Fotocredit: Viktoria Micheel

Projektbeschreibung

Dem Lehrkräfteteam um Stefan Junker von der Max-Planck-Schule Kiel ist es nicht nur gelungen, das Thema „Klimakrise“ praxisnah in den Unterricht zu bringen, sondern sie haben es auch geschafft, dass die Schülerinnen und Schüler gern am Projekt mitarbeiten und stolz auf ihre Erfolge sind. Das Fazit der Schülerinnen und Schüler: „Das ist unser Projekt. Damit haben wir schon viel erreicht. Und wir machen immer weiter!“

Zu Beginn einer neuen Unterrichtseinheit will Stefan Junker wissen, was seine Lerngruppe interessiert – gerade beim Thema Klimakrise bringen Schülerinnen und Schüler ein ganz unterschiedliches Vorwissen und verschiedene Interessen mit. Er fragte daher im Sommer 2019 nach, welche Fragen die neue Klasse zur Klimakrise habe. Es zeigte sich schnell: Es gab eine Menge Fragen. Nach etwas Clustern und Gewichten standen am Ende sieben zentrale Fragen an der Tafel, die beantwortet werden sollten. So fanden sich die Schülerinnen und Schüler in insgesamt sieben Gruppen zusammen, jede mit ihrer eigenen Forschungsfrage. Für die Beantwortung der Fragen benötigte es Unterstützung in verschiedenster Form, vor allem aber Expertenwissen auf verschiedenen Gebieten. Es wurde schnell klar, dass nicht nur  renommierte Wissenschaftszentren gute Kontaktadressen sind: Auch die Interdisziplinarität innerhalb der Schule ist hilfreich und bereichernd, da einzelne Lehrkräfte – gerade in den Naturwissenschaften – unterschiedliche Expertise mitbrachten. Wichtig war aber auch die Unterstützung der Englisch-Lehrkräfte, um den aktuellen Stand der Wissenschaft (u.a. IPCC-Bericht) zu verstehen.
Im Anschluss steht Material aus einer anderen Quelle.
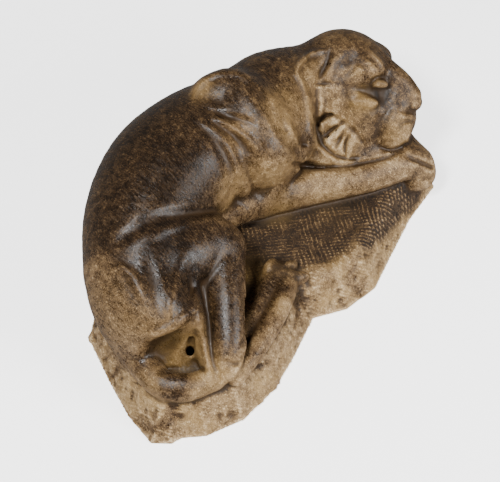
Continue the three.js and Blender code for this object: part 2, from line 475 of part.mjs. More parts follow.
// Fewer facets: edges are folded away where the shape loses least, and every fold keeps the shell closed
function thin({ points, faces }, wanted, care) {
  const underside = points.map((p) => Math.abs(p[2]) < GRID_STEP * 1e-3);
  const quadric = points.map(() => new Float64Array(10));
  const around = points.map(() => new Set());
  const alive = new Uint8Array(faces.length).fill(1);
  const stamp = new Uint32Array(points.length);
  const normalOf = (a, b, c) => cross(sub(b, a), sub(c, a));
  const add = (q, n, d, weight) => {
    const v = [n[0], n[1], n[2], d];
    let s = 0;
    for (let i = 0; i < 4; i++) for (let j = i; j < 4; j++) q[s++] += v[i] * v[j] * weight;
  };
  faces.forEach((face, f) => {
    const [a, b, c] = face.map((i) => points[i]);
    const n = normalOf(a, b, c);
    const size = Math.hypot(...n) || 1e-12;
    const unit = n.map((v) => v / size);
    const d = -dot(unit, a);
    face.forEach((i) => {
      around[i].add(f);
      add(quadric[i], unit, d, size * care(points[i]));
    });
  });
  const neighbours = (i) => {
    const out = new Set();
    for (const f of around[i]) for (const v of faces[f]) if (v !== i) out.add(v);
    return out;
  };
  const costAt = (q, [x, y, z]) => q[0] * x * x + 2 * q[1] * x * y + 2 * q[2] * x * z + 2 * q[3] * x
    + q[4] * y * y + 2 * q[5] * y * z + 2 * q[6] * y + q[7] * z * z + 2 * q[8] * z + q[9];
  const best = (i, j) => {
    const q = quadric[i].map((v, s) => v + quadric[j][s]);
    const middle = points[i].map((v, s) => (v + points[j][s]) / 2);
    const tries = [middle, points[i], points[j]];
    const [a, b, c, d, e, f] = [q[0], q[1], q[2], q[4], q[5], q[7]];
    const det = a * (d * f - e * e) - b * (b * f - c * e) + c * (b * e - c * d);
    const scale = Math.cbrt(Math.abs(det));
    if (scale > 1e-3 * (a + d + f)) {
      const [r, s, t] = [-q[3], -q[6], -q[8]];
      const solved = [
        (r * (d * f - e * e) + b * (e * t - s * f) + c * (s * e - d * t)) / det,
        (a * (s * f - e * t) + r * (c * e - b * f) + c * (b * t - c * s)) / det,
        (a * (d * t - e * s) + b * (c * s - b * t) + r * (b * e - c * d)) / det,
      ];
      const edge = Math.hypot(...sub(points[i], points[j]));
      if (Math.hypot(...sub(solved, middle)) < 2 * edge) tries.push(solved);
    }
    let at = middle;
    let cost = Infinity;
    if (underside[i] !== underside[j]) {
      at = underside[i] ? points[i] : points[j];
      cost = costAt(q, at);
    } else {
      for (const t of tries) {
        const p = underside[i] ? [t[0], t[1], 0] : t;
        const value = costAt(q, p);
        if (value < cost) [at, cost] = [p, value];
      }
    }
    const long = Math.hypot(...sub(points[i], points[j]));
    return { i, j, at, cost: Math.max(cost, 0) + 1e-5 * long * long, si: stamp[i], sj: stamp[j] };
  };
  const heap = [];
  const push = (item) => {
    let n = heap.push(item) - 1;
    while (n > 0) {
      const up = (n - 1) >> 1;
      if (heap[up].cost <= heap[n].cost) break;
      [heap[up], heap[n]] = [heap[n], heap[up]];
      n = up;
    }
  };
  const pop = () => {
    const top = heap[0];
    const last = heap.pop();
    if (heap.length) {
      heap[0] = last;
      let n = 0;
      for (;;) {
        let low = 2 * n + 1;
        if (low >= heap.length) break;
        if (low + 1 < heap.length && heap[low + 1].cost < heap[low].cost) low++;
        if (heap[n].cost <= heap[low].cost) break;
        [heap[low], heap[n]] = [heap[n], heap[low]];
        n = low;
      }
    }
    return top;
  };
  const fits = (i, j, at) => {
    const shared = [...neighbours(i)].filter((v) => around[v].size && neighbours(j).has(v));
    if (shared.length !== 2) return false;
    for (const v of [i, j]) {
      for (const f of around[v]) {
        if (faces[f].includes(i) && faces[f].includes(j)) continue;
        const old = normalOf(...faces[f].map((s) => points[s]));
        const corner = faces[f].map((s) => (s === v ? at : points[s]));
        const now = normalOf(...corner);
        const size = Math.hypot(...now);
        if (dot(old, now) < 0.35 * Math.hypot(...old) * size) return false;
        const long = Math.max(...corner.map((p, s) => Math.hypot(...sub(p, corner[(s + 1) % 3]))));
        if (size < 0.06 * long * long) return false;
      }
    }
    return true;
  };
  for (let i = 0; i < points.length; i++) for (const j of neighbours(i)) if (i < j) push(best(i, j));
  let left = faces.length;
  while (left > wanted && heap.length) {
    const { i, j, at, si, sj } = pop();
    if (stamp[i] !== si || stamp[j] !== sj || !around[i].size || !around[j].size) continue;
    if (!fits(i, j, at)) continue;
    for (const f of [...around[j]]) {
      if (faces[f].includes(i)) {
        alive[f] = 0;
        for (const v of faces[f]) around[v].delete(f);
        left--;
      } else {
        faces[f] = faces[f].map((v) => (v === j ? i : v));
        around[i].add(f);
      }
    }
    around[j].clear();
    points[i] = at;
    underside[i] = underside[i] || underside[j];
    quadric[j].forEach((v, s) => (quadric[i][s] += v));
    stamp[i]++;
    stamp[j]++;
    for (const v of neighbours(i)) push(best(i, v));
  }
  return { points, faces: faces.filter((_, f) => alive[f]) };
}

// The finished block, moved so that the middle of its footprint stands on the origin
function carve() {
  const balls = forms.filter((form) => !form.cut);
  const ends = (i, sign) => [...OUTLINE.map((p) => p[i]), ...balls.map((f) => f.centre[i] + sign * f.radius)];
  const low = [0, 1].map((i) => Math.min(...ends(i, -1)));
  const high = [0, 1].map((i) => Math.max(...ends(i, 1)));
  const top = Math.max(...balls.map((f) => f.centre[2] + f.radius));
  const room = 2 * GRID_STEP;
  const start = [low[0] - room, low[1] - room, -room];
  const raw = shell(stone, start, [high[0] + room, high[1] + room, top + room], GRID_STEP);
  const care = (p) => (Math.hypot(...sub(p, HEAD.origin)) < 19 * SHARE ? HEAD_CARE : 1);
  const { points, faces } = thin(raw, FACETS, care);
  const used = [...new Set(faces.flat())];
  const middle = [0, 1].map((q) => {
    const values = used.map((i) => points[i][q]);
    return (Math.min(...values) + Math.max(...values)) / 2;
  });
  const slot = new Map(used.map((i, n) => [i, n]));
  const geometry = new THREE.BufferGeometry();
  const flat = used.flatMap((i) => [points[i][0] - middle[0], points[i][1] - middle[1], points[i][2]]);
  geometry.setAttribute("position", new THREE.Float32BufferAttribute(flat, 3));
  geometry.setIndex(faces.flatMap((face) => face.map((i) => slot.get(i))));
  geometry.computeVertexNormals();
  return geometry;
}

const lion = new THREE.Mesh(carve(), new THREE.MeshStandardMaterial({ color: 0x5c4a38, roughness: 0.45 }));
lion.name = "marble_lion";
const group = new THREE.Group();
group.add(lion);
export default group;
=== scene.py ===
import math

import bpy
import numpy as np
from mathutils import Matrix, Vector


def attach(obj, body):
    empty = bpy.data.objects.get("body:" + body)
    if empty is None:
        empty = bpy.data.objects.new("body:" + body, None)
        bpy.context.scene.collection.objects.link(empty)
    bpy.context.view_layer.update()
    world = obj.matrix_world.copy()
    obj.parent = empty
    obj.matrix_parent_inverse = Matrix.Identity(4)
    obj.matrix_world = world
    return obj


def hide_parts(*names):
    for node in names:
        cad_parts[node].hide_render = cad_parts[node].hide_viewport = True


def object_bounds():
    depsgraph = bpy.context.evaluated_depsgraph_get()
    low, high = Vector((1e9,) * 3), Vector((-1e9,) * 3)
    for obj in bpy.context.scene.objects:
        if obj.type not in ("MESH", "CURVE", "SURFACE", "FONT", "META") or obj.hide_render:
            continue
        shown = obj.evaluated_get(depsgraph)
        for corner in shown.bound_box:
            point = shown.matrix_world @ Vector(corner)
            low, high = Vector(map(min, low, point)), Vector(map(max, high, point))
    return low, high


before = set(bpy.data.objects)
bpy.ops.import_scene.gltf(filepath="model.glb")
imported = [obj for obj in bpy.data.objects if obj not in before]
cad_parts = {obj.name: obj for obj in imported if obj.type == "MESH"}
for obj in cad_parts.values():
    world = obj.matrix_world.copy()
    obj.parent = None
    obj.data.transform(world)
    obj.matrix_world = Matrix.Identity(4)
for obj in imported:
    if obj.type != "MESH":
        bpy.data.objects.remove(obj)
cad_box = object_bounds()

NODE = "marble_lion"

# Main sizes in metres, as in the solid
LENGTH = 0.390
BASE_HEIGHT = 0.038
BASE_FLARE = 0.019
BASE_EDGE_ROUND = 0.010
BASE_FOOT_ROUND = 0.0025
LINE_DEPTH = 0.005
HOLE_BORE = 0.009

# Fineness of the shell
GRID_STEP = 0.0015
MOST_TRIANGLES = 194000
CURVE_STEPS = 6
LINE_STEPS = 5

# The figure is posed in shares of its length: [along to the head, across to the back, height above the base]
SPAN = 97.5
SHARE = LENGTH / SPAN

# How far from the surface carved lines are looked for, and how far in height a line reaches, in shares
LINE_ZONE = 3
LINE_REACH = 5
FINE_REACH = 4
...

Während die Schülerinnen und Schüler sich immer intensiver mit ihrer Forschungsfrage auseinandersetzten, lernten sie schnell, dass sie diese im Recherche-Prozess immer wieder neu anpassen und ausrichten müssen.

Auf die Beantwortung ihrer eigenen Forschungsfrage war die Klasse schon stolz und schnell stellte sich die Frage, was nun mit diesen lohnenden Erkenntnissen angefangen werden sollte. Die Antwort war ebenso schnell gefunden: Sie wollten diese wichtigen Informationen möglichst vielen Menschen zukommen lassen.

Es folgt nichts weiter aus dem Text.